_To do:_
Below are records; reproduce exactly the lines from the one that has "extrude(amount=valve_cap_loop_thickness / 2, both=True)" through the one that has "in imported if", ends included, and nothing more.

(3D code data)
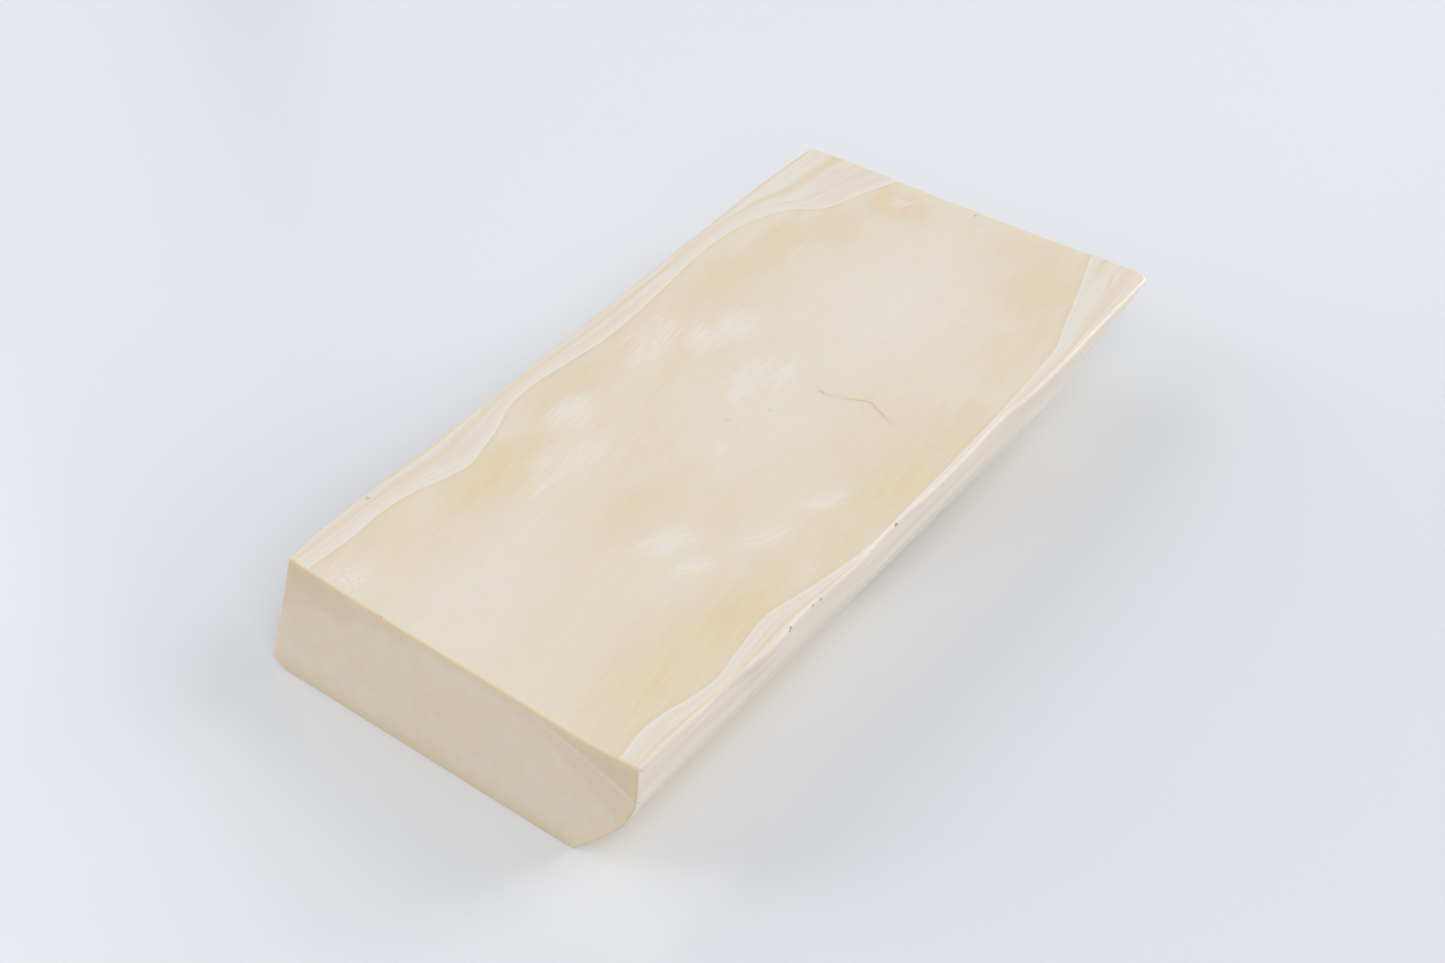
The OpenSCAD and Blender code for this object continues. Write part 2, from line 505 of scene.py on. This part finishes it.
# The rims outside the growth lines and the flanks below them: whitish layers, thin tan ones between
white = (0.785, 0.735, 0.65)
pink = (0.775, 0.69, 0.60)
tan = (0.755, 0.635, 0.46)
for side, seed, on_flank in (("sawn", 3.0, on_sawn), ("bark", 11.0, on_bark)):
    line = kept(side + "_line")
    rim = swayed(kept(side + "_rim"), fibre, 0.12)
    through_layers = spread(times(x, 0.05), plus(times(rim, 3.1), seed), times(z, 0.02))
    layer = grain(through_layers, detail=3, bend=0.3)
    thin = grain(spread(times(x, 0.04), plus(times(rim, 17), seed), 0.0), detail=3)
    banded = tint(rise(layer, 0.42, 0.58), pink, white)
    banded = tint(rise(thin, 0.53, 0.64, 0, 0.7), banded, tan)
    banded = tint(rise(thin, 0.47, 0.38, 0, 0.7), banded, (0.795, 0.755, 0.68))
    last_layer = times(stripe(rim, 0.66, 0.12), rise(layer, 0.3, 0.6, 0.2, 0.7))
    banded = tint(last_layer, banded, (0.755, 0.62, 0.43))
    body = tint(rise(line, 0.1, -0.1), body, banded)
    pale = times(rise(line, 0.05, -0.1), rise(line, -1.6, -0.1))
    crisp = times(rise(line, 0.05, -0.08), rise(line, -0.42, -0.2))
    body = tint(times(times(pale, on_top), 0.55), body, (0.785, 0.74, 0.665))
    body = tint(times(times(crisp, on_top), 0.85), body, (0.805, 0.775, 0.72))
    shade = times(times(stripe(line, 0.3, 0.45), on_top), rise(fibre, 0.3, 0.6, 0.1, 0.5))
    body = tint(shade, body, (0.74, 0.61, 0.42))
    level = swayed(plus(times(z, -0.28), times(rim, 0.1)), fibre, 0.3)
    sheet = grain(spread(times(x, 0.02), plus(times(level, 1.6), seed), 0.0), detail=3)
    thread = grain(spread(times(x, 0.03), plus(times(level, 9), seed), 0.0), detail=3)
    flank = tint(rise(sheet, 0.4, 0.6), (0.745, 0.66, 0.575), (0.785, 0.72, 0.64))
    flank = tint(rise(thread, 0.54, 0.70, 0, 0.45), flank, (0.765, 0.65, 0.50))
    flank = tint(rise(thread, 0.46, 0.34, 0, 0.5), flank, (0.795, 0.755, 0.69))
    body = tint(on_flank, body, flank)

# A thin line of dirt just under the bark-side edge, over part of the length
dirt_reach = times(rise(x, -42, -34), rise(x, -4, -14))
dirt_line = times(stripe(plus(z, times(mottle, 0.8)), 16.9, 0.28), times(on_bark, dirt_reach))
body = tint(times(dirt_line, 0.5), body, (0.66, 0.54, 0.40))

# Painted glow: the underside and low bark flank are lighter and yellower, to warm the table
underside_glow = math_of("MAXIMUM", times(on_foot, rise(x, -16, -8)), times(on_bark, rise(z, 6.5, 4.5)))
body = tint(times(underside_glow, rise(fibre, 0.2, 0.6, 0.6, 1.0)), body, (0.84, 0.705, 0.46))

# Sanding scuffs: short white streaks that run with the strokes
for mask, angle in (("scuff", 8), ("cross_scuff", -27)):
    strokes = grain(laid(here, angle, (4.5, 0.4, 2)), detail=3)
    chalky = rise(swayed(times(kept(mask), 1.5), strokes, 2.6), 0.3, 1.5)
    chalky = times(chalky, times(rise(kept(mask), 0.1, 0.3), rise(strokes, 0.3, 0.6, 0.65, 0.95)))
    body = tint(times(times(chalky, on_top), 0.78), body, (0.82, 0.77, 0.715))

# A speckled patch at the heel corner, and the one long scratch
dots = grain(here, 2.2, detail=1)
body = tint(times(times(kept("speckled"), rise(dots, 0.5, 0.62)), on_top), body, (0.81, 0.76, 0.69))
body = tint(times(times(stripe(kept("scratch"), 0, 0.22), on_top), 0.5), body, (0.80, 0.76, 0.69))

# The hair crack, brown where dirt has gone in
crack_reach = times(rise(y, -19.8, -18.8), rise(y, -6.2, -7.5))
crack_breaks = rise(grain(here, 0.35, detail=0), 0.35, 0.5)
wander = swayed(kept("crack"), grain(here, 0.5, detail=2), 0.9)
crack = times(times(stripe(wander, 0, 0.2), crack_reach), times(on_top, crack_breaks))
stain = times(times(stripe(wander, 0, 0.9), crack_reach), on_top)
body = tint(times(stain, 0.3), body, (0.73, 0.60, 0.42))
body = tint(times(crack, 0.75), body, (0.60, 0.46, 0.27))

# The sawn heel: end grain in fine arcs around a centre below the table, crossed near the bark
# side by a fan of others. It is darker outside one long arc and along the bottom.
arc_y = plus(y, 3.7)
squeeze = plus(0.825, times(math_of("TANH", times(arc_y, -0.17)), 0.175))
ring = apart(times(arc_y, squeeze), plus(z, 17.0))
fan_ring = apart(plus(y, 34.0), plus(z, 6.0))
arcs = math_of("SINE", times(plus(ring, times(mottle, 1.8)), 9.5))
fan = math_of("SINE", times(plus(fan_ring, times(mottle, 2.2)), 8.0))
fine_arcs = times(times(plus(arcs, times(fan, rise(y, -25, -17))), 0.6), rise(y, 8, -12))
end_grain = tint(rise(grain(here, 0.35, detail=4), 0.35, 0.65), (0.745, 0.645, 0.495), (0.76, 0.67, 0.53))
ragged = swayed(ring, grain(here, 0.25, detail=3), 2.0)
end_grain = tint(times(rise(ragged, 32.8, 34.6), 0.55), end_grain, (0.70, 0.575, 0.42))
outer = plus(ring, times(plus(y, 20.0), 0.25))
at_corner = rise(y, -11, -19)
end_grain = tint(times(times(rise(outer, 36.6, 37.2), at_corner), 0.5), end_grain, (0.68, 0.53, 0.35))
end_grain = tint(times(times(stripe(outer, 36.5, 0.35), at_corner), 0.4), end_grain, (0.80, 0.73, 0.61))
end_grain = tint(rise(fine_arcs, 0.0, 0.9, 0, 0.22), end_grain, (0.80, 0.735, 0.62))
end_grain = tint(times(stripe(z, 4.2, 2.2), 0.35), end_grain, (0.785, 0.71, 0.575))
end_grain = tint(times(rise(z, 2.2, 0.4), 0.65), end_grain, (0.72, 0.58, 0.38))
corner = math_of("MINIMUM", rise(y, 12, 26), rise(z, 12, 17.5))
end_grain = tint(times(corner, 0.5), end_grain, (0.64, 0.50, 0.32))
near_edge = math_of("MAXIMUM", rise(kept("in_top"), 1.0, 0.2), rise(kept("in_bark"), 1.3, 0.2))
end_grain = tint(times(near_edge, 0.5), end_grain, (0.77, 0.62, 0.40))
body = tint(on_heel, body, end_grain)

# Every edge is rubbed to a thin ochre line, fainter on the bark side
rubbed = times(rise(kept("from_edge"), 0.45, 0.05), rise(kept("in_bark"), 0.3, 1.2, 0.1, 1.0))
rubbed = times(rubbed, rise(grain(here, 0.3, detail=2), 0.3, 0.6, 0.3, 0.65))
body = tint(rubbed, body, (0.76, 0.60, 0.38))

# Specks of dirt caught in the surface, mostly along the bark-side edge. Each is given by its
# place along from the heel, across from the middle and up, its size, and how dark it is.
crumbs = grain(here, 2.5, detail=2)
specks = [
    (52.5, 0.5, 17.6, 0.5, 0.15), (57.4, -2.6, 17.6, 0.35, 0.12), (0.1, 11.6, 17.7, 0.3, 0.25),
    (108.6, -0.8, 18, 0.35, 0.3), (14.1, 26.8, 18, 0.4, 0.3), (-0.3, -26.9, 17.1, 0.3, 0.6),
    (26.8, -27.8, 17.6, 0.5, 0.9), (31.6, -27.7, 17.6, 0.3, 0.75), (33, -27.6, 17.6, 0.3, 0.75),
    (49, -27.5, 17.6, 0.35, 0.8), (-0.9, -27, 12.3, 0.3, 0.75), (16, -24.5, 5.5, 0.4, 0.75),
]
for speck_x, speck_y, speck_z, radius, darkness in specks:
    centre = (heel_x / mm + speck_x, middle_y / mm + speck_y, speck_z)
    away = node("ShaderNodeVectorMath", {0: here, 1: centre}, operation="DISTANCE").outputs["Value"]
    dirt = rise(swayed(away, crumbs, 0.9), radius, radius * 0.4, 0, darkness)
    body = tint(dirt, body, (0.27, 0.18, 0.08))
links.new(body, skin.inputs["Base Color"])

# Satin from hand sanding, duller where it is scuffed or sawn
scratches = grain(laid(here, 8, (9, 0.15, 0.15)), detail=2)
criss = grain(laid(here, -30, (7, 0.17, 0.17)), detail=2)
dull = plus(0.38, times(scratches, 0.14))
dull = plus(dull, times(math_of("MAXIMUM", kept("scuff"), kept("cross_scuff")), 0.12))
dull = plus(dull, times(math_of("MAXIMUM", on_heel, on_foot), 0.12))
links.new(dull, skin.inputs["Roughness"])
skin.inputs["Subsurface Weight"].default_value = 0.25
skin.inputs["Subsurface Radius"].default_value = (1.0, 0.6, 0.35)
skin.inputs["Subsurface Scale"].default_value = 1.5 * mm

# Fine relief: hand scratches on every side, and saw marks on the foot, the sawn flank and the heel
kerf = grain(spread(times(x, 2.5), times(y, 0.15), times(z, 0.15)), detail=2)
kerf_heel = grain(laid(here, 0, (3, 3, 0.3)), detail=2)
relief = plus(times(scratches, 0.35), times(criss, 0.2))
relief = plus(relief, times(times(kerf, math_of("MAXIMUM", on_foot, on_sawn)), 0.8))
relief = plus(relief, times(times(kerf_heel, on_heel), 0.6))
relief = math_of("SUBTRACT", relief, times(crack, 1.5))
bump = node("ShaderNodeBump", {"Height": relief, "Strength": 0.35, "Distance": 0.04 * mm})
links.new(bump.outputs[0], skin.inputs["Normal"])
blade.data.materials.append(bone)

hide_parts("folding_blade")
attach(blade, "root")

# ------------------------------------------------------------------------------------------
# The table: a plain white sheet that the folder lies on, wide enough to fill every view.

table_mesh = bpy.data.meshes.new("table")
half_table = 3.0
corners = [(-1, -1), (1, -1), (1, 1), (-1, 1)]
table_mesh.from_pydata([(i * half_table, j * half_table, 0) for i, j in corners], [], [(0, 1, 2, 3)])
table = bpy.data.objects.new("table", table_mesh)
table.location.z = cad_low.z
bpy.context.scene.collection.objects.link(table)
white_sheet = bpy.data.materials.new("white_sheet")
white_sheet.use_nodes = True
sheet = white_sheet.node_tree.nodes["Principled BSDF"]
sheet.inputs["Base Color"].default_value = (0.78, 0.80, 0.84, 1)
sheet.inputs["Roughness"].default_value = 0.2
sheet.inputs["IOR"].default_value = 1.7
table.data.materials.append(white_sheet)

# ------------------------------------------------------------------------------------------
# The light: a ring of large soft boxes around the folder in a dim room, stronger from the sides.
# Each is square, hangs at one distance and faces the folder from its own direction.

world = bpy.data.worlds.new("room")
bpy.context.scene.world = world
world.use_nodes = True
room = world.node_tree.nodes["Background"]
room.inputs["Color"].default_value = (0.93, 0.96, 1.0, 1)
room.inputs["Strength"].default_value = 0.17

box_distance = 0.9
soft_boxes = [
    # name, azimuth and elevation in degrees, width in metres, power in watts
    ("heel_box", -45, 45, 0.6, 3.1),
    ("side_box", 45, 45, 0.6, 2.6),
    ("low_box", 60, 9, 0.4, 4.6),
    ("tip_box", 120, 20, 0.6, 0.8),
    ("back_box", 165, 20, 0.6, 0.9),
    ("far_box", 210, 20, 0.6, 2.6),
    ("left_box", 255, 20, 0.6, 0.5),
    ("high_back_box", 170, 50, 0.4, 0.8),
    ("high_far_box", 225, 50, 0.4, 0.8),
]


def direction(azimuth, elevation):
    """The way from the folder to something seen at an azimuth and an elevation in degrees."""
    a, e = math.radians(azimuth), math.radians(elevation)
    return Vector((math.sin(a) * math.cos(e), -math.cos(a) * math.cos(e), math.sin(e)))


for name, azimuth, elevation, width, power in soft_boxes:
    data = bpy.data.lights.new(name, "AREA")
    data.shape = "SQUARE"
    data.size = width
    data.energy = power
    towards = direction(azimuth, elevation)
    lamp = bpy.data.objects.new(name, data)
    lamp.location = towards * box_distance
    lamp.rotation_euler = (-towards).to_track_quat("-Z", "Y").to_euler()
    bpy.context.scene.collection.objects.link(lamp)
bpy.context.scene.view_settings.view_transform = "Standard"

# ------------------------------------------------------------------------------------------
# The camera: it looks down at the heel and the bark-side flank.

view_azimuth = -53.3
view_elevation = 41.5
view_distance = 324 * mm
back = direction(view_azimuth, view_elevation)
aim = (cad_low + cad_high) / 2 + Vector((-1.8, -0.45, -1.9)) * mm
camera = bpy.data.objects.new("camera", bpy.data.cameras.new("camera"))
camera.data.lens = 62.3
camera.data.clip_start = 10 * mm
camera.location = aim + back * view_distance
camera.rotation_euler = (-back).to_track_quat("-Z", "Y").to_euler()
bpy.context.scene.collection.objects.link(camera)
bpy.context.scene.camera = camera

==

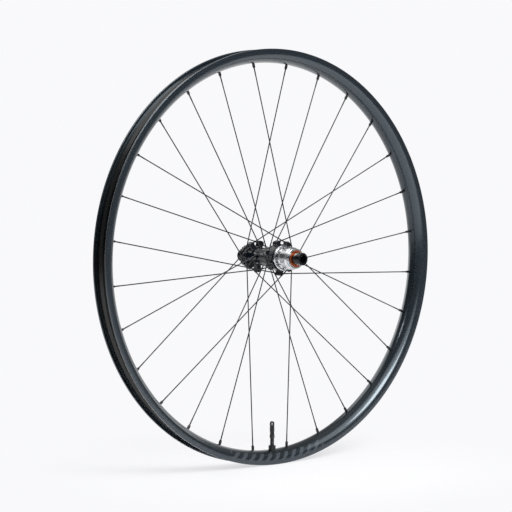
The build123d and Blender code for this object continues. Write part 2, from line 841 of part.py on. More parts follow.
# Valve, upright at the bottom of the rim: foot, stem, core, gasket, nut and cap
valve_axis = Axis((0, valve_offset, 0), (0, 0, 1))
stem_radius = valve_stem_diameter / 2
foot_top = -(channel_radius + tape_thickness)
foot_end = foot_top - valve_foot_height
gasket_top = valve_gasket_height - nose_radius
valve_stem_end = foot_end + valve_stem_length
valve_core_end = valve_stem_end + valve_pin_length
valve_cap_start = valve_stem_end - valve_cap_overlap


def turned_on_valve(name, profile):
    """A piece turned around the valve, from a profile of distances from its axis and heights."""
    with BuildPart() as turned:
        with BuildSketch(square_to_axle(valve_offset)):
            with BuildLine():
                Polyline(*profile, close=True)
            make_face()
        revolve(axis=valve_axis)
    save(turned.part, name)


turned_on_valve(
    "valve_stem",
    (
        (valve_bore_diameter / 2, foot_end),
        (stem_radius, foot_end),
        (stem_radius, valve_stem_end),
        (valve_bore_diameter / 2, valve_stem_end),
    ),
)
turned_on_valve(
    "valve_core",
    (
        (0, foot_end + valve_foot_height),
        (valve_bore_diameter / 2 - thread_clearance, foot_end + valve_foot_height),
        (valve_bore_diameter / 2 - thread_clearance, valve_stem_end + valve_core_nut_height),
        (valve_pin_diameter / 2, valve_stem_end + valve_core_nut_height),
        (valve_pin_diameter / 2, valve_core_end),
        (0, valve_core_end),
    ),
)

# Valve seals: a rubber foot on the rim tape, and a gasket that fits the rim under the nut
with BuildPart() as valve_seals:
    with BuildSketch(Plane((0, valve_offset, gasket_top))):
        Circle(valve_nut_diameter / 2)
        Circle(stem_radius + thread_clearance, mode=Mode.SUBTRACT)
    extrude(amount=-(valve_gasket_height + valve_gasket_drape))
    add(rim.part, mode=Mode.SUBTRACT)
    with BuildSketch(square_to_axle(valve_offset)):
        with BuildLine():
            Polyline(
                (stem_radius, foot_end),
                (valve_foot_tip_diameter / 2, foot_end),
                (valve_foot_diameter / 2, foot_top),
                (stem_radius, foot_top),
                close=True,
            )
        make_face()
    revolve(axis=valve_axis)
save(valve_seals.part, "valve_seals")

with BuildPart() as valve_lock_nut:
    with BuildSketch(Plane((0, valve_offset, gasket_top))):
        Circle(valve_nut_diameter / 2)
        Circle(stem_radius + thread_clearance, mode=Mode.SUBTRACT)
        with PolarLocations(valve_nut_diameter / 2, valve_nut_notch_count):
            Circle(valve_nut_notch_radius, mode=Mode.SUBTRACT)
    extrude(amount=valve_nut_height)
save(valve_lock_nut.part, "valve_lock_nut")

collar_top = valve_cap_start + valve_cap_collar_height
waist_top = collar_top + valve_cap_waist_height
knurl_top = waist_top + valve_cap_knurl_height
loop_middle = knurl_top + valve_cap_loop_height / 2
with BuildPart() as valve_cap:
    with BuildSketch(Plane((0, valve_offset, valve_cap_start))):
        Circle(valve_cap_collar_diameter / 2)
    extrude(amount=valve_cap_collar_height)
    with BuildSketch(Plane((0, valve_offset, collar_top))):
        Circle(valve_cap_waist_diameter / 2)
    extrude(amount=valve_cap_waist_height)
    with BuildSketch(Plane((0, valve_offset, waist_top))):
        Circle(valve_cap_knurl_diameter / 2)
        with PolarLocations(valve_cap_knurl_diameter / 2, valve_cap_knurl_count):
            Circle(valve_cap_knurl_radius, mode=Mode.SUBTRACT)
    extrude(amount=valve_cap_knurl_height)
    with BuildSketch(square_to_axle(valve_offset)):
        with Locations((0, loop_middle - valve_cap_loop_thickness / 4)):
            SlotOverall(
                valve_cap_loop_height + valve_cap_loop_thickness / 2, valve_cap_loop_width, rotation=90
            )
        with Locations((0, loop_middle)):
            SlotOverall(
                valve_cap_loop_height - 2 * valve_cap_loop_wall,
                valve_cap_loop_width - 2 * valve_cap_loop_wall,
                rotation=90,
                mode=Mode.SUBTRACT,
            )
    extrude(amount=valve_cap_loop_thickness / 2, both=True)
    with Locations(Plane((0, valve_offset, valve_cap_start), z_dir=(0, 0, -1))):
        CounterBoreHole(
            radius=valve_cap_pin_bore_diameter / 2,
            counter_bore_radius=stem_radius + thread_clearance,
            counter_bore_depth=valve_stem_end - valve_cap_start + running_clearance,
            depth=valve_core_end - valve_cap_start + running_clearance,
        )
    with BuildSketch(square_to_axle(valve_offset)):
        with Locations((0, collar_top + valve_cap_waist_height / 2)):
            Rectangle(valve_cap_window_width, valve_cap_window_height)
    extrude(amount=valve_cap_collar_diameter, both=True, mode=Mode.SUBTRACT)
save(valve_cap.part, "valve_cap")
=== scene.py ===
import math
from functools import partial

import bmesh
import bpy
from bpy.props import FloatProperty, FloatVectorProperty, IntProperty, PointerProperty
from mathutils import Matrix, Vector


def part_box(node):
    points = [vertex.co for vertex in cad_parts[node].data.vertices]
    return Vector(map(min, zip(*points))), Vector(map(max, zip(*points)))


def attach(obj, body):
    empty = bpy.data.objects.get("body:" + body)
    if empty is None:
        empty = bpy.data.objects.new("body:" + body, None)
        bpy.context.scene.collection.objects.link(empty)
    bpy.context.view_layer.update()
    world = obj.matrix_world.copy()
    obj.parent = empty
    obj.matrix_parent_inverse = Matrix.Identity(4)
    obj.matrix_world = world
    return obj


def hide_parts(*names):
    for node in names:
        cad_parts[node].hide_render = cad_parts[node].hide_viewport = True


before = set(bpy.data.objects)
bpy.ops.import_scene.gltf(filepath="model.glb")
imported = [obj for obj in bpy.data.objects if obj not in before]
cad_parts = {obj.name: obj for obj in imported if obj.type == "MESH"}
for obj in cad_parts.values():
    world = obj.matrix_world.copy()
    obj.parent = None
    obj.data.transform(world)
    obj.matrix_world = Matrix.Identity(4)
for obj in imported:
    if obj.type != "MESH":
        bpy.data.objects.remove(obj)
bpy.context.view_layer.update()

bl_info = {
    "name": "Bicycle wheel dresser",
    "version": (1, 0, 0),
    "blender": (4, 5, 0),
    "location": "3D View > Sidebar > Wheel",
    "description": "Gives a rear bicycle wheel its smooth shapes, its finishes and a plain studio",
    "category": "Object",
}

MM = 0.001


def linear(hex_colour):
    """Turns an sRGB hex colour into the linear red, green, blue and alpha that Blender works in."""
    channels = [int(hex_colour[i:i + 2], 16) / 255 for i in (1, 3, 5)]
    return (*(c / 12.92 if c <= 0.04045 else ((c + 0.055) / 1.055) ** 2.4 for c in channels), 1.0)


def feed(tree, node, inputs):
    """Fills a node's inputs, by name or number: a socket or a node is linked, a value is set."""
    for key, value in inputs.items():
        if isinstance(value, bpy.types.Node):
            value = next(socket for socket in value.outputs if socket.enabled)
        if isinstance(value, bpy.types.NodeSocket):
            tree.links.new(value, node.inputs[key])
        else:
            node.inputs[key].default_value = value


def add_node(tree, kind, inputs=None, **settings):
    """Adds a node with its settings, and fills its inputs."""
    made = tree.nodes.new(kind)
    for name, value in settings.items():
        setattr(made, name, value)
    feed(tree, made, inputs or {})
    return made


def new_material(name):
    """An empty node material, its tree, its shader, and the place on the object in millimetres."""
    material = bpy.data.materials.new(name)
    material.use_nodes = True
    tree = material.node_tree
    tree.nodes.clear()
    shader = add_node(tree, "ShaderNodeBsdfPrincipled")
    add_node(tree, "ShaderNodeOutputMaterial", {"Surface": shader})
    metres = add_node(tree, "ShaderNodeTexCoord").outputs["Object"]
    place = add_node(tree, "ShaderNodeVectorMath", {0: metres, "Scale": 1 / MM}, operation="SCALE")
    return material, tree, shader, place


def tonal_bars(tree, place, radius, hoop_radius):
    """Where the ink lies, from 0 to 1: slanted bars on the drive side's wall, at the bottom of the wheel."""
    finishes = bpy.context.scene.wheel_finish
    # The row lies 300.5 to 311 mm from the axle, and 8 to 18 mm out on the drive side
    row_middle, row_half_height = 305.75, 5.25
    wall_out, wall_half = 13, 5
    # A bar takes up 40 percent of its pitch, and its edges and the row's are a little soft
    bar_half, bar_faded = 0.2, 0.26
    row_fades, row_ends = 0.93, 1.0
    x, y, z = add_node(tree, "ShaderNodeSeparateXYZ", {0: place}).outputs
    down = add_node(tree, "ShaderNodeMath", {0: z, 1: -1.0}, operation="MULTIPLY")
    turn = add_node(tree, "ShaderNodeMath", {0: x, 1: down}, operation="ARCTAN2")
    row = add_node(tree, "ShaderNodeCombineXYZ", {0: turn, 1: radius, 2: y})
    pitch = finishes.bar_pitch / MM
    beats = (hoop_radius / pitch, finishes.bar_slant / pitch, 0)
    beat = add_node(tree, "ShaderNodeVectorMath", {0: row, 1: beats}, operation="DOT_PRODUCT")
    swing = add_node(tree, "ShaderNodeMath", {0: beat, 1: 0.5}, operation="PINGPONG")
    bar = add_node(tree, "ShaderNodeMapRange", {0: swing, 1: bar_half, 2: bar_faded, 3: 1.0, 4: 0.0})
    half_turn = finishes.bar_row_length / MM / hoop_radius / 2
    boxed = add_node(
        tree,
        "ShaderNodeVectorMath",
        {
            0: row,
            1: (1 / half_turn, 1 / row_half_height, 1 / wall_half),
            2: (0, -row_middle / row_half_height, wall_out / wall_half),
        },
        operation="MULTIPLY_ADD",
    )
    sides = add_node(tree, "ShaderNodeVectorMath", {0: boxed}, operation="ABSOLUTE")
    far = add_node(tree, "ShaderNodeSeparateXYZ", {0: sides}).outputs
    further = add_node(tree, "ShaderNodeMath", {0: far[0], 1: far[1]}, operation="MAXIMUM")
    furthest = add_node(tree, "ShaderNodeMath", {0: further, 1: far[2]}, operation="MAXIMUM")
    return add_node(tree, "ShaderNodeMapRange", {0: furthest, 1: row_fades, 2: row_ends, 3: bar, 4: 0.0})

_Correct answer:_
    extrude(amount=valve_cap_loop_thickness / 2, both=True)
    with Locations(Plane((0, valve_offset, valve_cap_start), z_dir=(0, 0, -1))):
        CounterBoreHole(
            radius=valve_cap_pin_bore_diameter / 2,
            counter_bore_radius=stem_radius + thread_clearance,
            counter_bore_depth=valve_stem_end - valve_cap_start + running_clearance,
            depth=valve_core_end - valve_cap_start + running_clearance,
        )
    with BuildSketch(square_to_axle(valve_offset)):
        with Locations((0, collar_top + valve_cap_waist_height / 2)):
            Rectangle(valve_cap_window_width, valve_cap_window_height)
    extrude(amount=valve_cap_collar_diameter, both=True, mode=Mode.SUBTRACT)
save(valve_cap.part, "valve_cap")
=== scene.py ===
import math
from functools import partial

import bmesh
import bpy
from bpy.props import FloatProperty, FloatVectorProperty, IntProperty, PointerProperty
from mathutils import Matrix, Vector


def part_box(node):
    points = [vertex.co for vertex in cad_parts[node].data.vertices]
    return Vector(map(min, zip(*points))), Vector(map(max, zip(*points)))


def attach(obj, body):
    empty = bpy.data.objects.get("body:" + body)
    if empty is None:
        empty = bpy.data.objects.new("body:" + body, None)
        bpy.context.scene.collection.objects.link(empty)
    bpy.context.view_layer.update()
    world = obj.matrix_world.copy()
    obj.parent = empty
    obj.matrix_parent_inverse = Matrix.Identity(4)
    obj.matrix_world = world
    return obj


def hide_parts(*names):
    for node in names:
        cad_parts[node].hide_render = cad_parts[node].hide_viewport = True


before = set(bpy.data.objects)
bpy.ops.import_scene.gltf(filepath="model.glb")
imported = [obj for obj in bpy.data.objects if obj not in before]
cad_parts = {obj.name: obj for obj in imported if obj.type == "MESH"}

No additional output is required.